REQUIRED TASK: Your task is to output all the records below, word for word.

ENTRIES PROVIDED:
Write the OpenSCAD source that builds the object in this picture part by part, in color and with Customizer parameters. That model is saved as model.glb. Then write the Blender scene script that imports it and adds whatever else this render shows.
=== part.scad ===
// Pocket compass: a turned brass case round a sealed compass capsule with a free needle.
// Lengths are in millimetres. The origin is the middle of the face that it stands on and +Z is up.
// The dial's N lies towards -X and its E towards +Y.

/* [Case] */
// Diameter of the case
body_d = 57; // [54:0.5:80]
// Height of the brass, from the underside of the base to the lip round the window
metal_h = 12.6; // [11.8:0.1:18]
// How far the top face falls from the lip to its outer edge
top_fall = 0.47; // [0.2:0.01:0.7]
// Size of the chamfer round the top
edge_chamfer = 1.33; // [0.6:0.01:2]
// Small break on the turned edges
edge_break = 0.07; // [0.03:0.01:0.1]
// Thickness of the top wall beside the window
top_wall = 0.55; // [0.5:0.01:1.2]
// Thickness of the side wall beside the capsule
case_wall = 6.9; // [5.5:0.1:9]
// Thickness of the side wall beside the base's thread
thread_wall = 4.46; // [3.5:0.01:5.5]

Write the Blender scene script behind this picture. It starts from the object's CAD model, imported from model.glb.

WRITTEN ANSWER:
Write the OpenSCAD source that builds the object in this picture part by part, in color and with Customizer parameters. That model is saved as model.glb. Then write the Blender scene script that imports it and adds whatever else this render shows.
=== part.scad ===
// Pocket compass: a turned brass case round a sealed compass capsule with a free needle.
// Lengths are in millimetres. The origin is the middle of the face that it stands on and +Z is up.
// The dial's N lies towards -X and its E towards +Y.

/* [Case] */
// Diameter of the case
body_d = 57; // [54:0.5:80]
// Height of the brass, from the underside of the base to the lip round the window
metal_h = 12.6; // [11.8:0.1:18]
// How far the top face falls from the lip to its outer edge
top_fall = 0.47; // [0.2:0.01:0.7]
// Size of the chamfer round the top
edge_chamfer = 1.33; // [0.6:0.01:2]
// Small break on the turned edges
edge_break = 0.07; // [0.03:0.01:0.1]
// Thickness of the top wall beside the window
top_wall = 0.55; // [0.5:0.01:1.2]
// Thickness of the side wall beside the capsule
case_wall = 6.9; // [5.5:0.1:9]
// Thickness of the side wall beside the base's thread
thread_wall = 4.46; // [3.5:0.01:5.5]

Write the Blender scene script behind this picture. It starts from the object's CAD model, imported from model.glb.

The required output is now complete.